This article was written by Christopher Salone, CISA, CCSFP, MBA
After years of presenting to Audit Committees, you develop effective ways of communicating not only the results of your IT Audits, but also the health and state of the Organization as a whole. Frequently, I find that at the end of my presentations, when I fall silent and welcome any questions, Audit Committee members’ concerns lie in areas that are large in scope and industry wide. “What is ransomware?” and “Should we be worried about this conflict overseas?” are questions I often get instead of ones directly related to my audit.
I think it is important that as auditors and consultants, we embrace these questions and opportunities for open discussions while also delivering the audit package effectively. Contextualizing the results of the audit as part of the greater function of the Organization and cybersecurity as a whole is one way of engaging with broad questions that come your way. For example, if in the audit you have a high-risk IT finding, you could use that time to discuss the finding and recommendation, while also outlining the potential for a ransomware attack to occur if the risk that finding presents were to be exploited.
It is not uncommon during an Audit Committee meeting to get asked questions that were unrelated to the original presentation materials. While you always hope to display and convey your expertise, an acceptable response when you are unsure or wary about a topic is to let the Committee or a specific member know that you are uncertain and will look into their question offline. Using contact information provided by Management, a follow up response can go a long way in building and maintaining a strong relationship with the Audit Committee.
Over time, as you present to your Audit Committee on a regular basis, you begin to understand each member and what is important to them. Be sure to effectively convey risks and concerns in terms they can relate to and care about. If you are presenting on something more technical (like cybersecurity or emerging technology risks), it’s important to find the balance of educating the Audit Committee and achieving the objectives you have for your presentation. In general, the Audit Committee is looking for insights. That might be trends or themes, or concerns or challenges.

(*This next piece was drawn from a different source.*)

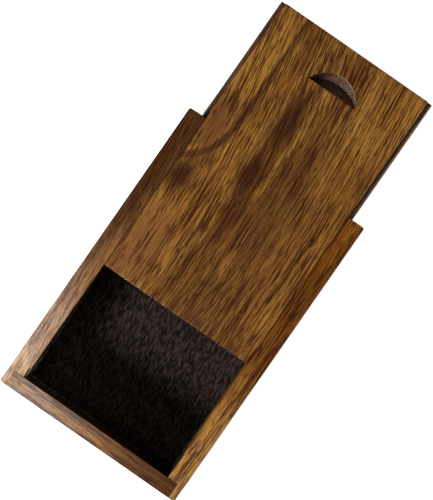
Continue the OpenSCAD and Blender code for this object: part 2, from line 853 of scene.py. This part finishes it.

An organization’s internal audit department has a limited number of opportunities to interact with its Audit Committee throughout the year. Utilizing time effectively to deliver key information on engagements is critical, but you must also remain flexible should the Committee want to discuss other topics. Improving presentation skills is a sure way to connect with the audience and tackle their concerns. If you deliver your presentation genuinely and with care, you can then take the time to address any concerns or adjacent topics various members have on their mind. Preparation and knowledge of your industry is key to making good impressions on an Audit Committee.